A similar attitude - in the past you needed to get a deal, then punk rock happened, and all these indie labels popped up, people were self-producing records. The first thing we did as Teenage Fanclub was make an album. We didn’t demo. We were very conscious that people were demoing and trying to get deals with big labels. But we wanted to just record some songs with the limited amount of money we had and see if we could get anyone to release it. Luckily we did. The recording is pretty rudimentary, it was less than 500 quid for the whole album. It was 27 and a half years ago but even then, it was still a cheap record.

How did you meet and get Teenage Fanclub together?

Well there was a club in Glasgow called Splash One which was run by Bobby Gillespie from Primal Scream. He’s a friend of mine who I’ve known for almost 30 years. Bobby and the Scream would run this club, named after a 13th Floor Elevators song. They played great, eclectic music there, lots of garage rock, sixties and punk, all sorts. They put on bands too, acts like Felt, the Mary Chain, Sonic Youth, Pastels, Primal Scream, so this group of people formed around the club. It just so happened Raymond used to go too. His then girlfriend, now wife introduced me, then we started a band called the Boy Hairdressers. It was all through the club night.

So it was those sort of bands you were all into?

Yes although they were kind of peers in a way. People like Felt and Sonic Youth we really loved. We were also into Arthur Lee and Love, they really influenced us. I remember with the first album we listened to the Stones album, Exile on Main Street a lot too. They were a big influence, we loved the recording.

Three band members are songwriters - how does that work? And how has it evolved over the years?

Well the three of us have an equal amount of songs on each album. But we’ve always worked like this since we set out. We usually end up at the studio with song ideas which generally aren’t finished so no lyrics. But we’ll set up as a live band and whoever has written the song, will play the song through and oversee it in a way.
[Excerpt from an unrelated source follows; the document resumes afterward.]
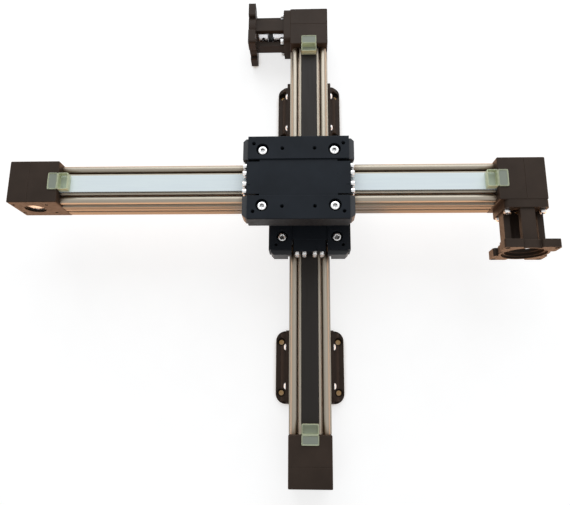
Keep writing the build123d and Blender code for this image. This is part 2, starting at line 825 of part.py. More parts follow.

People will be allowed to play what they want and we’ll put down a backing track. Then the writer will sing a melody but without lyrics at this point. We’ll do this backing track, and do this for all the other songs too. Then we’ll do the vocals, and keep writing the vocals as we record – so in some ways we’re influencing each other’s lyrics as we make it. It helps to make the albums more cohesive in terms of lyrical content as there are similar themes with each one.

Every group of individuals has a different dynamic but this one just happens to be ours. If there would be one person different in the line up, then the process would change.

How does it feel being together for so many years?

I suppose it’s unusual, there aren’t many bands who’ve grown old like this. It still feels natural though, and if we were going through the motions, we’d not be continuing. We want to make sure all our music is great. We’ll go on as long we feel that we’ve got something to offer. We wouldn’t enjoy touring unless we had new music and a record to play.

What were you hoping to achieve with the new record?

We never have much of a plan, we always kind of make it up as we go along. The main thing is to make sure we do something up to standard, and, after ten albums, there’s a kind of legacy that we want to preserve. We’ve always worked this way. It’s a really simple process for us. We don’t plan much ahead. We’re still lucky enough that this is something we can do for a living. It means we can do it at our pace.

What keeps you inspired?

It’s looking at music and songwriting as a craft, and one you can improve, no matter how long you’ve been doing it or how old you are. Some people think they’re absolutely brilliant at it but I’ve never been one. I always think there’s something you can learn and do better. Between albums, we’ve all done other music with other songwriters. I made a record with Euros Childs, one with Jad Fair - doing these things exposes you to new ways of working. You take those things, and maybe incorporate them even subconsciously. The trick is not to force it. You need to feel it.

Here will be released 9 September on PeMa via Republic Of Music. Catch the band out on tour over September.